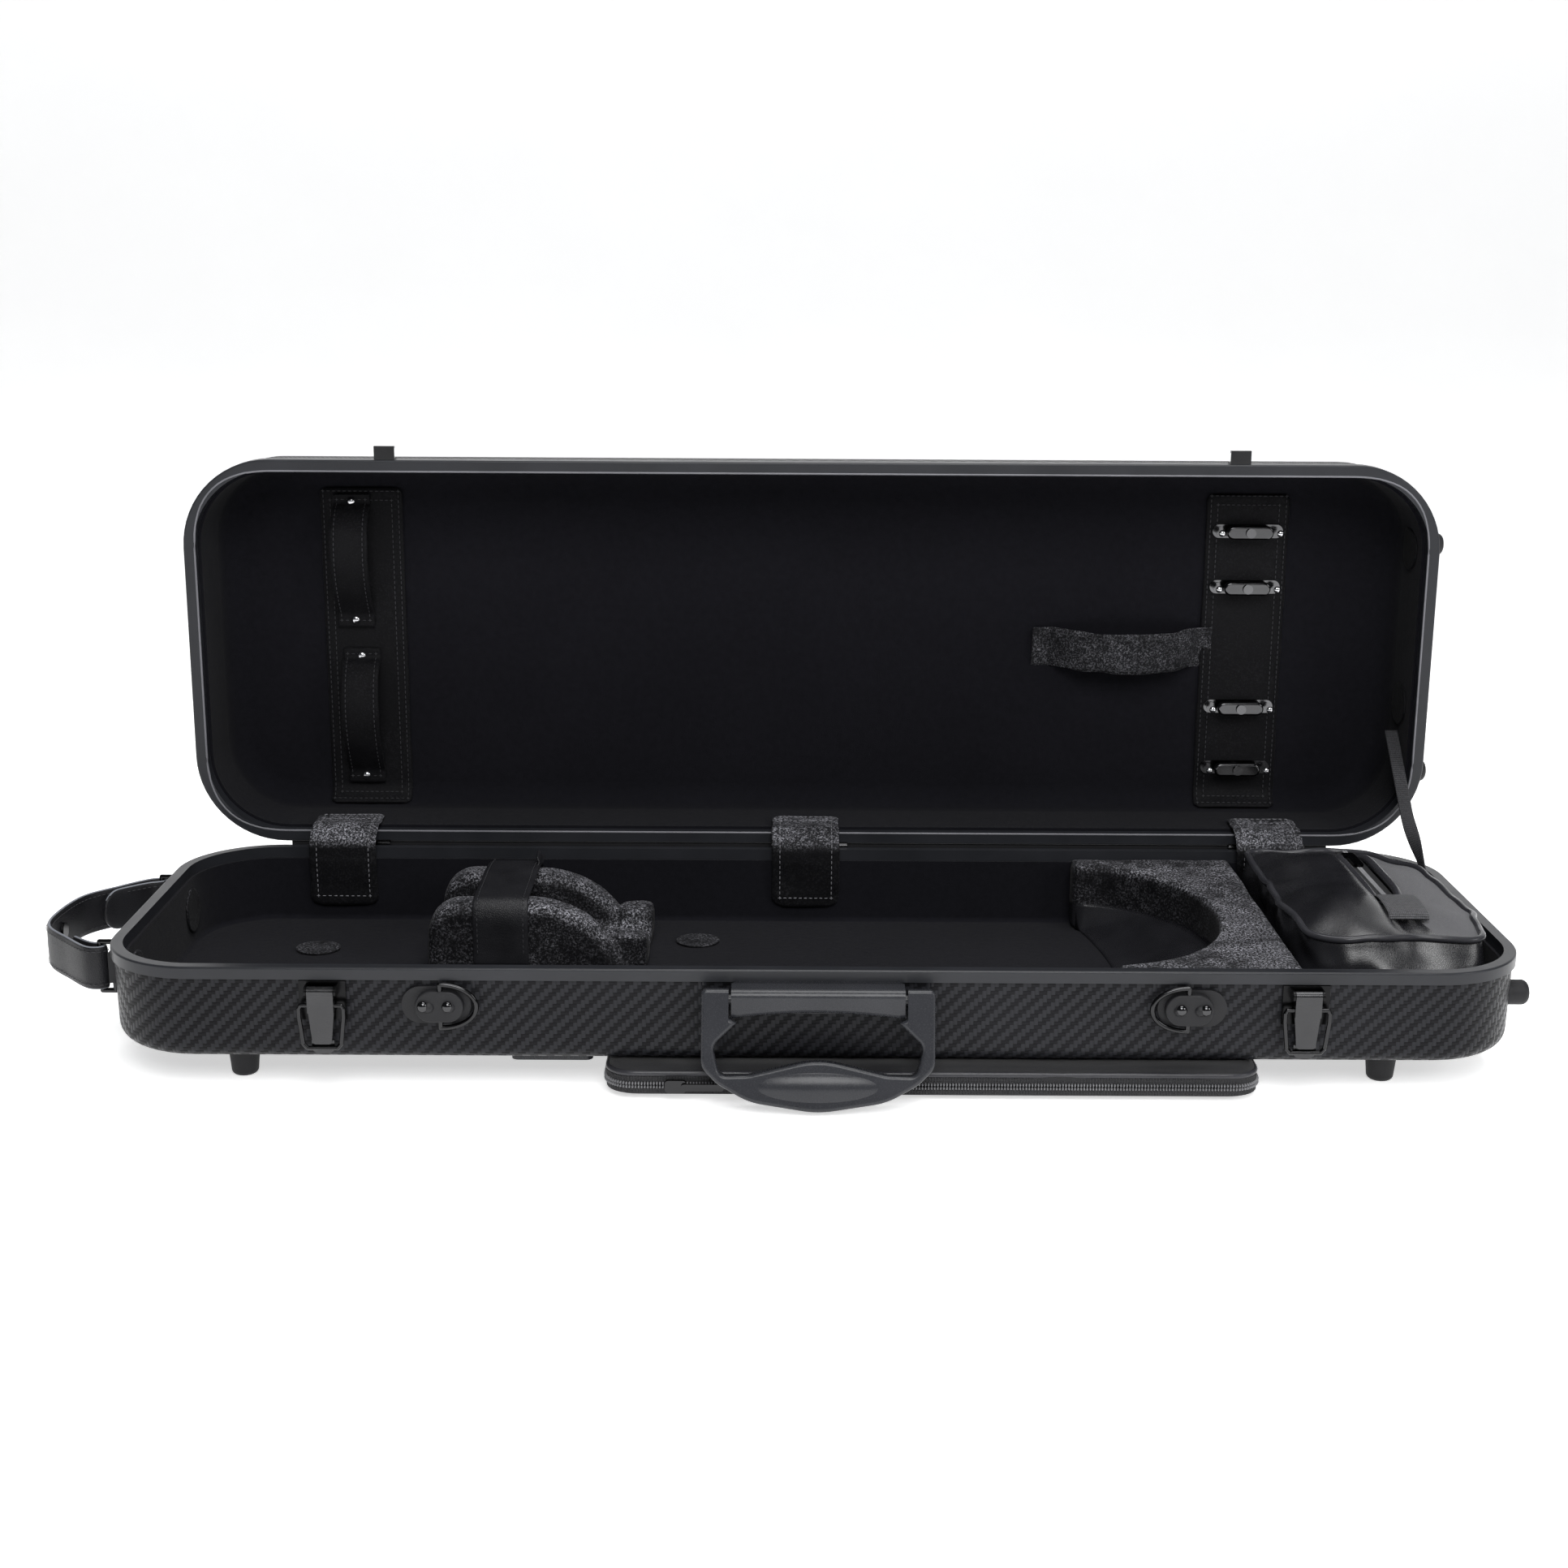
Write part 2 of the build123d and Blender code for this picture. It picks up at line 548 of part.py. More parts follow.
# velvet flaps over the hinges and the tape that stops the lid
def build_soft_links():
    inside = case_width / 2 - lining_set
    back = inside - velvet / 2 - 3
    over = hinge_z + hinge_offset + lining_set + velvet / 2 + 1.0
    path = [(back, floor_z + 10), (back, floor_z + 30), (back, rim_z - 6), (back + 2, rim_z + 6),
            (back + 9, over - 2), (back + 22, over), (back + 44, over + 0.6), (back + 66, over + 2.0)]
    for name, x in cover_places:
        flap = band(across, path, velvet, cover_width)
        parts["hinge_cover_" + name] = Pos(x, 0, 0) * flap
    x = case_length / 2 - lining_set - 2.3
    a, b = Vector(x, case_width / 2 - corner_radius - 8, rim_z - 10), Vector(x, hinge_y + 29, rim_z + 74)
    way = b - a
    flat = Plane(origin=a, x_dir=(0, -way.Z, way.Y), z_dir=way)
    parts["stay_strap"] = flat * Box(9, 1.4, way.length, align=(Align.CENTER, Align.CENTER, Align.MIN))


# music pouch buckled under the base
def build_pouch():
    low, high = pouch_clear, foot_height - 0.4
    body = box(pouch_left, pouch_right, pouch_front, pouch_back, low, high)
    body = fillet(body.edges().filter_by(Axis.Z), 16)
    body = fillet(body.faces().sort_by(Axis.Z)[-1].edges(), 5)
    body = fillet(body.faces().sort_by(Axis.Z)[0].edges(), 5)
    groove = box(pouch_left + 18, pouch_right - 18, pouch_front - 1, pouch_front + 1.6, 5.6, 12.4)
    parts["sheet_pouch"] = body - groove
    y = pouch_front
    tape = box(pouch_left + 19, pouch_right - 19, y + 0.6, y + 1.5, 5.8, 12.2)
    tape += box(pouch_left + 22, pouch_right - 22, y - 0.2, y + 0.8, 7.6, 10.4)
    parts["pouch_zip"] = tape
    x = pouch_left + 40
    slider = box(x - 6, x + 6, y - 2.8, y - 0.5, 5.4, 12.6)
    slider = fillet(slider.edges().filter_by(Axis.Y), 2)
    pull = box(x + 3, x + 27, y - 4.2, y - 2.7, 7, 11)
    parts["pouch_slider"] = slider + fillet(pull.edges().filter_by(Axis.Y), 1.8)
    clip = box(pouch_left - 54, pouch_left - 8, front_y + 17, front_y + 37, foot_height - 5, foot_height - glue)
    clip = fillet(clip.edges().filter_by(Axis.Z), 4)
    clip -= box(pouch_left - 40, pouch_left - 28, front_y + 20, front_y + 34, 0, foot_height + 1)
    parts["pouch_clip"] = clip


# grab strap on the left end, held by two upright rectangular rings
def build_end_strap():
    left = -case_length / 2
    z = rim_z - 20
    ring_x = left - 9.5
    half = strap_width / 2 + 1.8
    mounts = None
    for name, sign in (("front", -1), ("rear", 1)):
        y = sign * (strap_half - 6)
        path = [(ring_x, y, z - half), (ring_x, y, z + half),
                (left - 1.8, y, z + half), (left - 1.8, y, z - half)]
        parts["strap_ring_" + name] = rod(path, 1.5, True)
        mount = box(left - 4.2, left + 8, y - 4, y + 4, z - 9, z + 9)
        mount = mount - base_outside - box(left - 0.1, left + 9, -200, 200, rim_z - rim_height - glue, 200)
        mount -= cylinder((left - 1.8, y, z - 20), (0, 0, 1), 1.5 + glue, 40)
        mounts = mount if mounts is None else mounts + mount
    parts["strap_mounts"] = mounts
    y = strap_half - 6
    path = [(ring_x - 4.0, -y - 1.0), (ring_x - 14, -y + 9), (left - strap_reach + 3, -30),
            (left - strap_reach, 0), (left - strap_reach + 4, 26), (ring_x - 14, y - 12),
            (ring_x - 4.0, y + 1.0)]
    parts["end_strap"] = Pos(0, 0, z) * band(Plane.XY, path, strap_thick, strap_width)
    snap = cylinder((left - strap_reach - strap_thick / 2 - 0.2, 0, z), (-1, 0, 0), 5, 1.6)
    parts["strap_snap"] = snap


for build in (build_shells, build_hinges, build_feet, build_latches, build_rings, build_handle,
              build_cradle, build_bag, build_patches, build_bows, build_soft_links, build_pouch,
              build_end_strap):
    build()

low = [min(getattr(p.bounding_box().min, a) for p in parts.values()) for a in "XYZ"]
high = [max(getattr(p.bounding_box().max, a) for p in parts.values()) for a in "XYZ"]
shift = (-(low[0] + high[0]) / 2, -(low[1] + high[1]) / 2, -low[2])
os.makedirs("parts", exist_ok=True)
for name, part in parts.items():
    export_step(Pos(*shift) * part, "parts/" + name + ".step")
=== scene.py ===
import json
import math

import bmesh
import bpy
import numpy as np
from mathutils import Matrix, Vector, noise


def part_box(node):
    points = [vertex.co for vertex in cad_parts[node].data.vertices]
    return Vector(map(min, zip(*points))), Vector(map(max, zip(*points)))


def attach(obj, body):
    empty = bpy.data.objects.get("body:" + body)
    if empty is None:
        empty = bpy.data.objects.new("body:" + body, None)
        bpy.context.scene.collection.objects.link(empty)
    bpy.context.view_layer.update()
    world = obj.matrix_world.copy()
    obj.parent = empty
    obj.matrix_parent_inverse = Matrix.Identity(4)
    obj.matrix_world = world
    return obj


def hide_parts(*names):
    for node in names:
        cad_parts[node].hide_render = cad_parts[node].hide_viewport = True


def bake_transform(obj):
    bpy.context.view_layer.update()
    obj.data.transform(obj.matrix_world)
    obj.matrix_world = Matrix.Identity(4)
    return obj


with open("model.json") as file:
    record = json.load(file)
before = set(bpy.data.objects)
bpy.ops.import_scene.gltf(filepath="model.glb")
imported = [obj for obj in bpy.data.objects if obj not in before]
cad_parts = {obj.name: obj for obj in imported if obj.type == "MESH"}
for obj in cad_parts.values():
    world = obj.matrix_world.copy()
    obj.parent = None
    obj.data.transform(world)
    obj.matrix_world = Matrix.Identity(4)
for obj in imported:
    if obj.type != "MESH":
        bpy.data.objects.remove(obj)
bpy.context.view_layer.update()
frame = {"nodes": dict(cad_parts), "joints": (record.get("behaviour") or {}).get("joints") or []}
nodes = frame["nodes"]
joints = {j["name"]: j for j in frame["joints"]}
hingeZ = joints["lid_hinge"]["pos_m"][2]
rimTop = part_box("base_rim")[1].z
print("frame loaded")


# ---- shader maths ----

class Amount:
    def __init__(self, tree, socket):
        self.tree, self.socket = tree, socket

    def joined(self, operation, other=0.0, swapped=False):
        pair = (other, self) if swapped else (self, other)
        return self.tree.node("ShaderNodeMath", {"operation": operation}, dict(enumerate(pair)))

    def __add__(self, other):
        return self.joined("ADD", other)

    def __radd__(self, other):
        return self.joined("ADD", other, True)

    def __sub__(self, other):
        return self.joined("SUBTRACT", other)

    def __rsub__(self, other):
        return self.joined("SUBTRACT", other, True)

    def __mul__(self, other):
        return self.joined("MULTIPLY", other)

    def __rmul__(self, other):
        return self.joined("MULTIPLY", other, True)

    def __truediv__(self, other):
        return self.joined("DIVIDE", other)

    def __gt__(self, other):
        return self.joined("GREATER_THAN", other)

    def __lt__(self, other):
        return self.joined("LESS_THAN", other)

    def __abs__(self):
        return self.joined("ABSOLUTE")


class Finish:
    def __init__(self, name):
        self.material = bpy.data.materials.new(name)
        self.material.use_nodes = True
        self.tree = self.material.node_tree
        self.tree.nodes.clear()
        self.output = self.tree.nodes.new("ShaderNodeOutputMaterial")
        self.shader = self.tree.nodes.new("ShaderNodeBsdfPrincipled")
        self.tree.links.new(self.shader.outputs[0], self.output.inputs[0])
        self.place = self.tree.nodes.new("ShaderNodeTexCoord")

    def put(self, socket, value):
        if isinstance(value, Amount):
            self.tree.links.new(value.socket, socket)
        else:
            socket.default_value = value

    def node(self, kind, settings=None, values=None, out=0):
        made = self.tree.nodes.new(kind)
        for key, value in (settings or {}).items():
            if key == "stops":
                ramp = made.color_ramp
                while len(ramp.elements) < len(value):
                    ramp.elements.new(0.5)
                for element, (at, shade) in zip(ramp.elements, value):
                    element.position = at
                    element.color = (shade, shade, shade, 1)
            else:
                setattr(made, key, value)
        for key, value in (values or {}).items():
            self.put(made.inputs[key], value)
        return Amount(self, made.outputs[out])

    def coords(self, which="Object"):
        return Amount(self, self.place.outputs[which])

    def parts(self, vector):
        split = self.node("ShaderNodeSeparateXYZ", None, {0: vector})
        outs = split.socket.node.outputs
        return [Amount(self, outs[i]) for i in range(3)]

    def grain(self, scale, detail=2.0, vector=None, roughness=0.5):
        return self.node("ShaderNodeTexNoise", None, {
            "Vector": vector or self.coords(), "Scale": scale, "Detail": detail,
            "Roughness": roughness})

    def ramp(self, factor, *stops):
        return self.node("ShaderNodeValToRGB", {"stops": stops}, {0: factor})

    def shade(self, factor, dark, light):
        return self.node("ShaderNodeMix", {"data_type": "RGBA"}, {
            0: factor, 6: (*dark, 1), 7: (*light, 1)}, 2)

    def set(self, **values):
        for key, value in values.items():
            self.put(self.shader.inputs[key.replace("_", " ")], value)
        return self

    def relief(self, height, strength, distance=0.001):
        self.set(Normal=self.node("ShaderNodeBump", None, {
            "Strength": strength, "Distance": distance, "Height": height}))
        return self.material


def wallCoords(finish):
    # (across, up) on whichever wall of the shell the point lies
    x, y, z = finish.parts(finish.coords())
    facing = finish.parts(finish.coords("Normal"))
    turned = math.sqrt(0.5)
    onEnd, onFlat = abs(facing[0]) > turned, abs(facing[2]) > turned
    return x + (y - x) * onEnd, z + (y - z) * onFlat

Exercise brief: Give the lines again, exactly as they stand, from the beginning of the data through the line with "align=(Align.CENTER, Align.CENTER, Align.MIN))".

Exercise output:
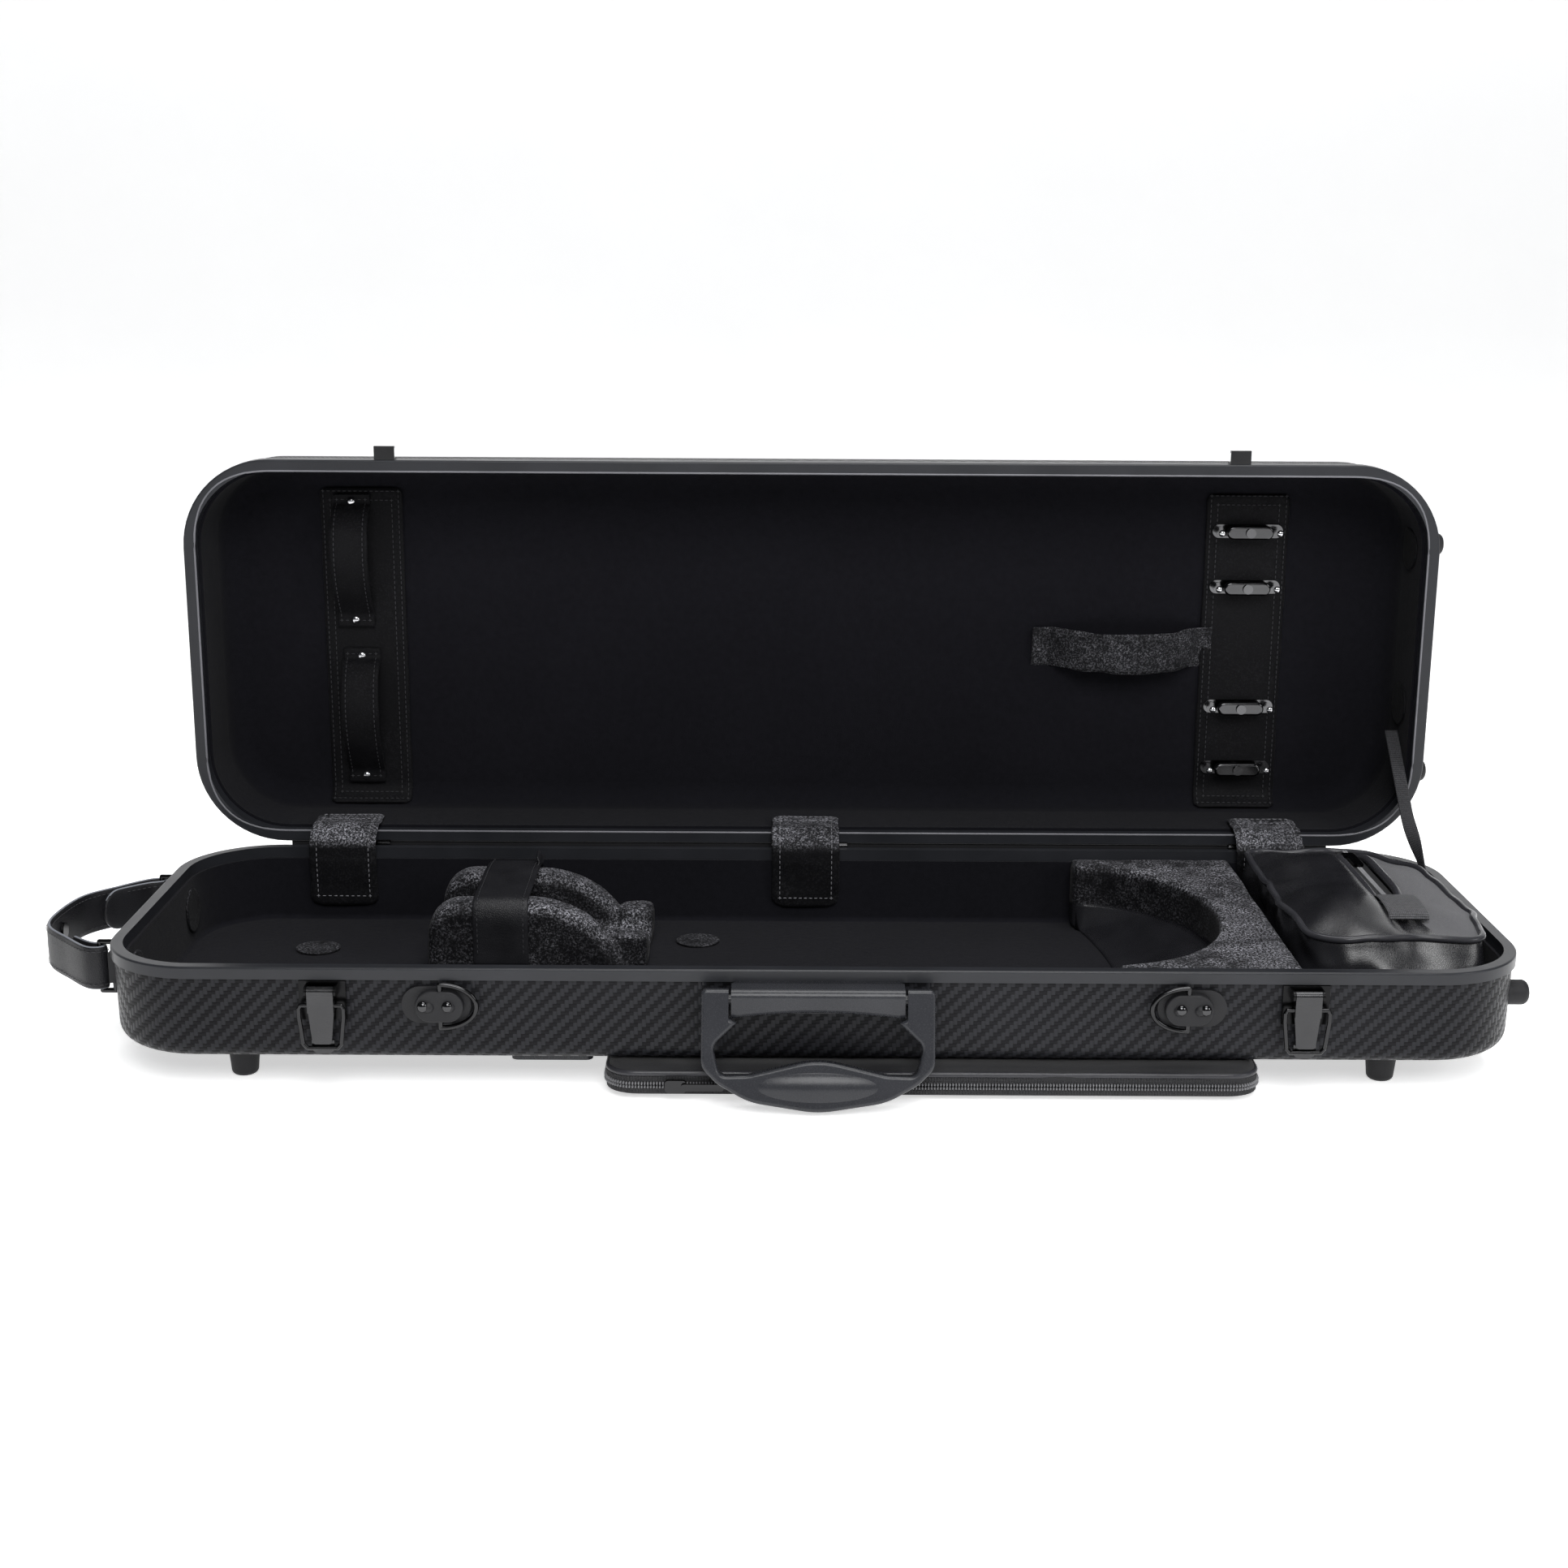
Write part 2 of the build123d and Blender code for this picture. It picks up at line 548 of part.py. More parts follow.
# velvet flaps over the hinges and the tape that stops the lid
def build_soft_links():
    inside = case_width / 2 - lining_set
    back = inside - velvet / 2 - 3
    over = hinge_z + hinge_offset + lining_set + velvet / 2 + 1.0
    path = [(back, floor_z + 10), (back, floor_z + 30), (back, rim_z - 6), (back + 2, rim_z + 6),
            (back + 9, over - 2), (back + 22, over), (back + 44, over + 0.6), (back + 66, over + 2.0)]
    for name, x in cover_places:
        flap = band(across, path, velvet, cover_width)
        parts["hinge_cover_" + name] = Pos(x, 0, 0) * flap
    x = case_length / 2 - lining_set - 2.3
    a, b = Vector(x, case_width / 2 - corner_radius - 8, rim_z - 10), Vector(x, hinge_y + 29, rim_z + 74)
    way = b - a
    flat = Plane(origin=a, x_dir=(0, -way.Z, way.Y), z_dir=way)
    parts["stay_strap"] = flat * Box(9, 1.4, way.length, align=(Align.CENTER, Align.CENTER, Align.MIN))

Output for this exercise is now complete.